__Supplied information__

=======

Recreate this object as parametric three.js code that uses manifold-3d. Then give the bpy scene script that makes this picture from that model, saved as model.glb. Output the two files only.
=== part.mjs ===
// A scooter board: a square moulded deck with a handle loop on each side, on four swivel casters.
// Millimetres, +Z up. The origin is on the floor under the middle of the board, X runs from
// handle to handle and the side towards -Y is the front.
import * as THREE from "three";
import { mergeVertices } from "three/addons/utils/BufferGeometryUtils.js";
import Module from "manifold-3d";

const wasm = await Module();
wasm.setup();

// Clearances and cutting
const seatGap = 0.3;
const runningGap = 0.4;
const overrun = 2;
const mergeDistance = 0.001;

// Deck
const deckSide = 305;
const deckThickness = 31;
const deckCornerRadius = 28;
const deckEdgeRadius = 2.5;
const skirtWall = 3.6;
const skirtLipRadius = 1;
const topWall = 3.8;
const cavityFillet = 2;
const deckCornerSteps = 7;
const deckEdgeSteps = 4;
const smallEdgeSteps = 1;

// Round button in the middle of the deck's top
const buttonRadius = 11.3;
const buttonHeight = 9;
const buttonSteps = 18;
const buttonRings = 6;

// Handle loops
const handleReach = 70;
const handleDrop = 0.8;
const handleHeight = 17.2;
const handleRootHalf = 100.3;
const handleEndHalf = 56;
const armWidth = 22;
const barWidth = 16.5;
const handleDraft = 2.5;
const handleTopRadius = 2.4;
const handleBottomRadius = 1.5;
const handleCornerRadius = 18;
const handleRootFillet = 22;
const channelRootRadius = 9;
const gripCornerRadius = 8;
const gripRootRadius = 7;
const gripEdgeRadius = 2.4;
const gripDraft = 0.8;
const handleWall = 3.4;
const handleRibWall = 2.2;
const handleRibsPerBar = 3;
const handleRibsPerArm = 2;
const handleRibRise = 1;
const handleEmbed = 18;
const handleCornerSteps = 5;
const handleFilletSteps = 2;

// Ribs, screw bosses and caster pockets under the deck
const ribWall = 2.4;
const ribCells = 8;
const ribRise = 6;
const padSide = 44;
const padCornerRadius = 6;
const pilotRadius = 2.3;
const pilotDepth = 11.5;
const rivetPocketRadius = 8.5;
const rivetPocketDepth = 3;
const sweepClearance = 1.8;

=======

__Requirements__
Word for word, quote all of the data above.

__Full output__
Recreate this object as parametric three.js code that uses manifold-3d. Then give the bpy scene script that makes this picture from that model, saved as model.glb. Output the two files only.
=== part.mjs ===
// A scooter board: a square moulded deck with a handle loop on each side, on four swivel casters.
// Millimetres, +Z up. The origin is on the floor under the middle of the board, X runs from
// handle to handle and the side towards -Y is the front.
import * as THREE from "three";
import { mergeVertices } from "three/addons/utils/BufferGeometryUtils.js";
import Module from "manifold-3d";

const wasm = await Module();
wasm.setup();

// Clearances and cutting
const seatGap = 0.3;
const runningGap = 0.4;
const overrun = 2;
const mergeDistance = 0.001;

// Deck
const deckSide = 305;
const deckThickness = 31;
const deckCornerRadius = 28;
const deckEdgeRadius = 2.5;
const skirtWall = 3.6;
const skirtLipRadius = 1;
const topWall = 3.8;
const cavityFillet = 2;
const deckCornerSteps = 7;
const deckEdgeSteps = 4;
const smallEdgeSteps = 1;

// Round button in the middle of the deck's top
const buttonRadius = 11.3;
const buttonHeight = 9;
const buttonSteps = 18;
const buttonRings = 6;

// Handle loops
const handleReach = 70;
const handleDrop = 0.8;
const handleHeight = 17.2;
const handleRootHalf = 100.3;
const handleEndHalf = 56;
const armWidth = 22;
const barWidth = 16.5;
const handleDraft = 2.5;
const handleTopRadius = 2.4;
const handleBottomRadius = 1.5;
const handleCornerRadius = 18;
const handleRootFillet = 22;
const channelRootRadius = 9;
const gripCornerRadius = 8;
const gripRootRadius = 7;
const gripEdgeRadius = 2.4;
const gripDraft = 0.8;
const handleWall = 3.4;
const handleRibWall = 2.2;
const handleRibsPerBar = 3;
const handleRibsPerArm = 2;
const handleRibRise = 1;
const handleEmbed = 18;
const handleCornerSteps = 5;
const handleFilletSteps = 2;

// Ribs, screw bosses and caster pockets under the deck
const ribWall = 2.4;
const ribCells = 8;
const ribRise = 6;
const padSide = 44;
const padCornerRadius = 6;
const pilotRadius = 2.3;
const pilotDepth = 11.5;
const rivetPocketRadius = 8.5;
const rivetPocketDepth = 3;
const sweepClearance = 1.8;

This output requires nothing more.